[identity profile] sbp.livejournal.com posting in [community profile] poptimists
Are musical tastes and personality related?

http://news.bbc.co.uk/1/hi/scotland/7598549.stm

Doesn't seem to match me, but what do you think?

Date: 2008-09-05 08:26 pm (UTC)
koganbot: (Default)
From: [personal profile] koganbot
Not a very good article (and probably not a very good study, but the article isn't much of a help in deciding this). "Questioned about aspects of their personality" is key. I simply don't believe that indie fans are not hardworking. I believe that they believe that what they put the most effort into doesn't count as work, since they don't get paid for it. Or they don't want to classify what they do as work. I wonder whether the questions actually ask the fans to rate their own propensity to work or whether the questions are about, say, how they do at jobs and other tasks, with the researchers then defining the results on a scale of how hard this means the person works.

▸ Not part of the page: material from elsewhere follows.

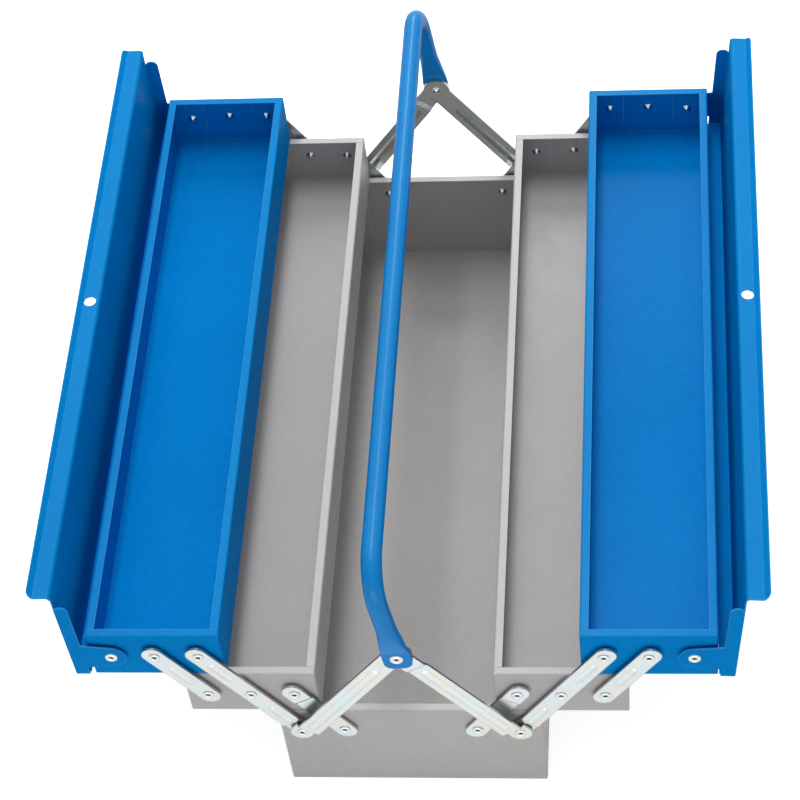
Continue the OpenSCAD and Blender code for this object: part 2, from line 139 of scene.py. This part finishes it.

Either way I don't trust the results. Also, wonder whether fans of chart-pop rate themselves as uncreative or whether the professor decides that, e.g., "takes drawing classes and writes short stories" equals "creative" whereas "puts a lot of thought into her hair and her clothes" does not register as creative. I suspect that professors' way of defining things and that of the people he studies would often match up, so in that sense his results are "valid." That is, both the professor and the fans of chart-pop believe that what the fans do doesn't count as creative. That still wouldn't make the study any good.

But then, I'm expressing my own prejudices here, about professors who use such questionaires and the questionaire itself, which I've not seen.